• _Instructions for the task_: Filter this material down to the lines that hold "handed", copying each one.

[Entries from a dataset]
## begin

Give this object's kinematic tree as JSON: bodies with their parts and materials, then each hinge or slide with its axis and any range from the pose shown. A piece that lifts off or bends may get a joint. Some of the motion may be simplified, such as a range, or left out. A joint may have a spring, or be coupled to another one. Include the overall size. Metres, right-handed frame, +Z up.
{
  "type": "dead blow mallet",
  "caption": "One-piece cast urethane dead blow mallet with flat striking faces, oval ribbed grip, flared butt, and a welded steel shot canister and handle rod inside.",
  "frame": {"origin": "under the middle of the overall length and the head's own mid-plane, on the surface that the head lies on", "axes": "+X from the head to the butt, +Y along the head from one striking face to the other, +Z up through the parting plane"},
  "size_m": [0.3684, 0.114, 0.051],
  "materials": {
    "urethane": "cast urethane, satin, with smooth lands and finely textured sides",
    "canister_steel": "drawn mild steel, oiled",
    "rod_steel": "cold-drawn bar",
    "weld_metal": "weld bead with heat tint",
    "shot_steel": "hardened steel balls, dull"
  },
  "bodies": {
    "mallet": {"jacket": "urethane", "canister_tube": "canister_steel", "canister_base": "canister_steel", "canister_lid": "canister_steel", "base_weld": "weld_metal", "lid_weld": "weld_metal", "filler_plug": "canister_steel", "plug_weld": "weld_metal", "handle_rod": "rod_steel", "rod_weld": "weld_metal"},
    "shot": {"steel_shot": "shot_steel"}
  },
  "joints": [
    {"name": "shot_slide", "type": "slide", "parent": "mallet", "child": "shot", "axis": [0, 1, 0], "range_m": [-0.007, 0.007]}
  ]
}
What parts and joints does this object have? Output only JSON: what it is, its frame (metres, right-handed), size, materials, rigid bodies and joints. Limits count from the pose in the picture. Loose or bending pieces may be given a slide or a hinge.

## end

• _Output_:
Give this object's kinematic tree as JSON: bodies with their parts and materials, then each hinge or slide with its axis and any range from the pose shown. A piece that lifts off or bends may get a joint. Some of the motion may be simplified, such as a range, or left out. A joint may have a spring, or be coupled to another one. Include the overall size. Metres, right-handed frame, +Z up.
What parts and joints does this object have? Output only JSON: what it is, its frame (metres, right-handed), size, materials, rigid bodies and joints. Limits count from the pose in the picture. Loose or bending pieces may be given a slide or a hinge.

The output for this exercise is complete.